* _THE EXERCISE_:
Gather, from the data below, each line in which the word "bodies" occurs.

━━ STORED DATA

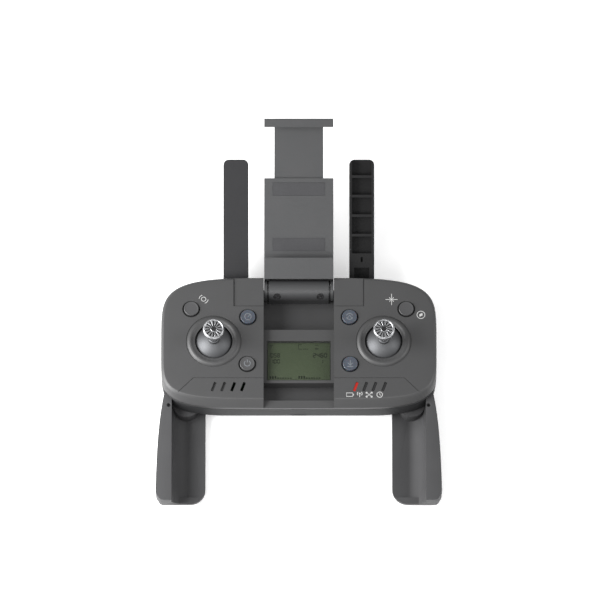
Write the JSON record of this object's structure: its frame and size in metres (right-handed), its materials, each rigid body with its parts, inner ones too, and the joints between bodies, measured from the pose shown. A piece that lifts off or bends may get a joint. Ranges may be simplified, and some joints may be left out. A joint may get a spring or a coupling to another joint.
{
  "type": "radio transmitter",
  "caption": "Hand-held drone radio transmitter with sticks, a display, folding grips, swing-up antennas and a folding phone clamp.",
  "frame": {"origin": "middle of the case, on its flat back face", "axes": "+Z out of the face with the sticks, +Y towards the phone clamp and antennas, +X to the right as the face is seen with the grips nearest the viewer"},
  "size_m": [0.1514, 0.2073, 0.0569],
  "materials": {
    "case_plastic": "fine matt texture",
    "lower_case_plastic": "fine matt texture",
    "grip_plastic": "fine matt texture",
    "clamp_plastic": "fine matt texture",
    "antenna_plastic": "smooth matt",
    "dark_antenna_plastic": "smooth matt",
    "button_plastic": "satin",
    "lit_button_plastic": "translucent satin",
    "silver_plastic": "satin silver coating",
    "steel": "bright",
    "black_steel": "blackened",
    "pad_rubber": "matt",
    "circuit_board": "solder mask",
    "component": "moulded",
    "potentiometer": "moulded",
    "battery": "shrink film",
    "led": "moulded",
    "light_pipe": "translucent",
    "display_cover": "clear",
    "display_glass": "liquid crystal display",
    "backlight": "diffuse white",
    "gimbal_plastic": "moulded",
    "nylon": "natural"
  },
  "bodies": {
    "root": {"top_shell": "case_plastic", "bottom_shell": "lower_case_plastic", "shell_screws": "black_steel", "display_window": "display_cover", "display_glass": "display_glass", "display_backlight": "backlight", "main_board": "circuit_board", "button_boards": "circuit_board", "tact_switches": "component", "led_chips": "led", "status_light_pipes": "light_pipe", "usb_socket": "steel", "battery_pack": "battery", "speaker": "component", "radio_module": "circuit_board", "left_gimbal_base": "gimbal_plastic", "left_pitch_pot": "potentiometer", "left_springs": "steel", "right_gimbal_base": "gimbal_plastic", "right_pitch_pot": "potentiometer", "right_springs": "steel", "grip_pivot_screws": "steel", "antenna_pins": "steel", "hinge_block": "clamp_plastic", "hinge_washers": "nylon", "hinge_pin": "steel", "hinge_screws": "steel"},
    "phone_arm": {"clamp_arm": "clamp_plastic", "clamp_back_cover": "clamp_plastic", "cover_screws": "black_steel", "clamp_spring": "steel", "lower_jaw_pad": "pad_rubber", "arm_pads": "pad_rubber"},
    "clamp_jaw": {"clamp_slider": "clamp_plastic", "upper_jaw_pad": "pad_rubber"},
    "left_grip": {"left_grip": "grip_plastic"},
    "right_grip": {"right_grip": "grip_plastic"},
    "left_antenna": {"left_antenna": "antenna_plastic"},
    "right_antenna": {"right_antenna": "dark_antenna_plastic"},
    "left_gimbal": {"left_gimbal_frame": "gimbal_plastic", "left_roll_pot": "potentiometer"},
    "left_stick": {"left_stick_shaft": "steel", "left_stick_dome": "silver_plastic", "left_stick_cap": "silver_plastic"},
    "right_gimbal": {"right_gimbal_frame": "gimbal_plastic", "right_roll_pot": "potentiometer"},
    "right_stick": {"right_stick_shaft": "steel", "right_stick_dome": "silver_plastic", "right_stick_cap": "silver_plastic"},
    "left_photo_button": {"left_photo_button": "button_plastic"},
    "left_speed_button": {"left_speed_button": "lit_button_plastic"},
    "power_button": {"power_button": "button_plastic"},
    "right_video_button": {"right_video_button": "button_plastic"},
    "right_flip_button": {"right_flip_button": "lit_button_plastic"},
    "right_land_button": {"right_land_button": "lit_button_plastic"}
  },
  "joints": [
    {"name": "arm_fold", "type": "hinge", "parent": "root", "child": "phone_arm", "pos_m": [0, 0.0316, 0.0195], "axis": [1, 0, 0], "range_deg": [-12, 158]},
    {"name": "jaw_slide", "type": "slide", "parent": "phone_arm", "child": "clamp_jaw", "axis": [0, 0.9272, 0.3746], "range_m": [-0.0277, 0.0083]},
    {"name": "left_grip_fold", "type": "hinge", "parent": "root", "child": "left_grip", "pos_m": [-0.06, -0.03, 0.01], "axis": [0, 0, 1], "range_deg": [0, 90]},
    {"name": "right_grip_fold", "type": "hinge", "parent": "root", "child": "right_grip", "pos_m": [0.06, -0.03, 0.01], "axis": [0, 0, -1], "range_deg": [0, 90]},
    {"name": "left_antenna_tilt", "type": "hinge", "parent": "root", "child": "left_antenna", "pos_m": [-0.0335, 0.0385, 0.0125], "axis": [1, 0, 0], "range_deg": [-22, 35]},
    {"name": "right_antenna_tilt", "type": "hinge", "parent": "root", "child": "right_antenna", "pos_m": [0.0335, 0.0385, 0.0125], "axis": [1, 0, 0], "range_deg": [-22, 35]},
    {"name": "left_stick_pitch", "type": "hinge", "parent": "root", "child": "left_gimbal", "pos_m": [-0.0451, 0, 0.0174], "axis": [1, 0, 0], "range_deg": [-20, 20], "stiffness_Nm_per_rad": 0.03},
    {"name": "left_stick_roll", "type": "hinge", "parent": "left_gimbal", "child": "left_stick", "pos_m": [-0.0451, 0, 0.0174], "axis": [0, 1, 0], "range_deg": [-20, 20], "stiffness_Nm_per_rad": 0.03},
    {"name": "right_stick_pitch", "type": "hinge", "parent": "root", "child": "right_gimbal", "pos_m": [0.0451, 0, 0.0174], "axis": [1, 0, 0], "range_deg": [-20, 20], "stiffness_Nm_per_rad": 0.03},
    {"name": "right_stick_roll", "type": "hinge", "parent": "right_gimbal", "child": "right_stick", "pos_m": [0.0451, 0, 0.0174], "axis": [0, 1, 0], "range_deg": [-20, 20], "stiffness_Nm_per_rad": 0.03},
    {"name": "left_photo_button_press", "type": "slide", "parent": "root", "child": "left_photo_button", "axis": [0, 0, -1], "range_m": [0, 0.0006], "stiffness_N_per_m": 300},
    {"name": "left_speed_button_press", "type": "slide", "parent": "root", "child": "left_speed_button", "axis": [0, 0, -1], "range_m": [0, 0.0006], "stiffness_N_per_m": 300},
    {"name": "power_button_press", "type": "slide", "parent": "root", "child": "power_button", "axis": [0, 0, -1], "range_m": [0, 0.0006], "stiffness_N_per_m": 300},
    {"name": "right_video_button_press", "type": "slide", "parent": "root", "child": "right_video_button", "axis": [0, 0, -1], "range_m": [0, 0.0006], "stiffness_N_per_m": 300},
    {"name": "right_flip_button_press", "type": "slide", "parent": "root", "child": "right_flip_button", "axis": [0, 0, -1], "range_m": [0, 0.0006], "stiffness_N_per_m": 300},
    {"name": "right_land_button_press", "type": "slide", "parent": "root", "child": "right_land_button", "axis": [0, 0, -1], "range_m": [0, 0.0006], "stiffness_N_per_m": 300}
  ]
}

━━━━

* _TASK RESULT_:
Write the JSON record of this object's structure: its frame and size in metres (right-handed), its materials, each rigid body with its parts, inner ones too, and the joints between bodies, measured from the pose shown. A piece that lifts off or bends may get a joint. Ranges may be simplified, and some joints may be left out. A joint may get a spring or a coupling to another joint.
  "bodies": {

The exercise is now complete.